Enfin, le clou du spectacle est assuré par Thérapie TAXI qui balancent eux aussi leur électro lourde mâtinée de hip-hop et de pop. Évoluant sur les pas de La Femme avec des textes beaucoup plus crus et des thèmes un peu plus légers comme rentrer dans une boîte (Superstar), les soirées (Coma idyllique) ou les relations avec ses ex (Salop(e)). L’inévitable Hit Sale est un parfait résumé du concert où le trio ne s’est pas économisé avec un décor travaillé avec notamment ce double TT surplombant la scène.
Cette édition se termine dans une très bonne ambiance. Quelques déguisements sympathiques, une convivialité évidente entre les festivaliers et un temps agréable, y compris pour se prélasser entre les concerts dans des tipis aménagés confortablement. Signalons aussi la présence d’intervenants plus politiques comme Amnesty International ou les militants antinucléaires intervenus lors du set de Ska-P. Ceci aussi contribue grandement à la réussite du festival Chien à Plumes.

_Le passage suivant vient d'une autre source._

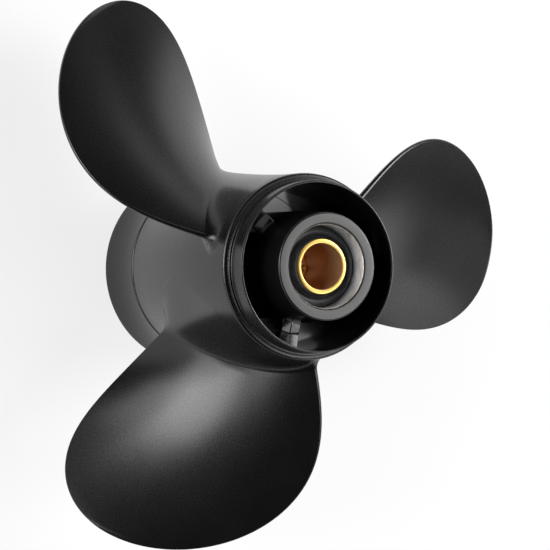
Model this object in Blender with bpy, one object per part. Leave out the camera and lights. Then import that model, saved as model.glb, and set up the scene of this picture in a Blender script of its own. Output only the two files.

Bonus : les meilleurs titres du week-end
Envie d’un résumé du week-end au Chien à Plumes en quelques chansons voici mon classement :
Homosapiens de L’or du commun : quand le hip-hop se pose pour élargir ses thématiques, ça touche au sublime ;
Desparation Moon de Mnnqns rien que pour son côté psyché et la farandole réalisée par le public complètement en symbiose ;
Cannabis de Ska-P : titre mythique du combo espagnol repris en chœur par le public ;
SLT de Suzane : si #metoo se cherche un hymne, c’est là qu’il faut aller le chercher ;
Crystal Memphis de Thérapie Taxi pour son lot de festivaliers costumés montés sur scène dans un joyeux bordel concluant le week-end.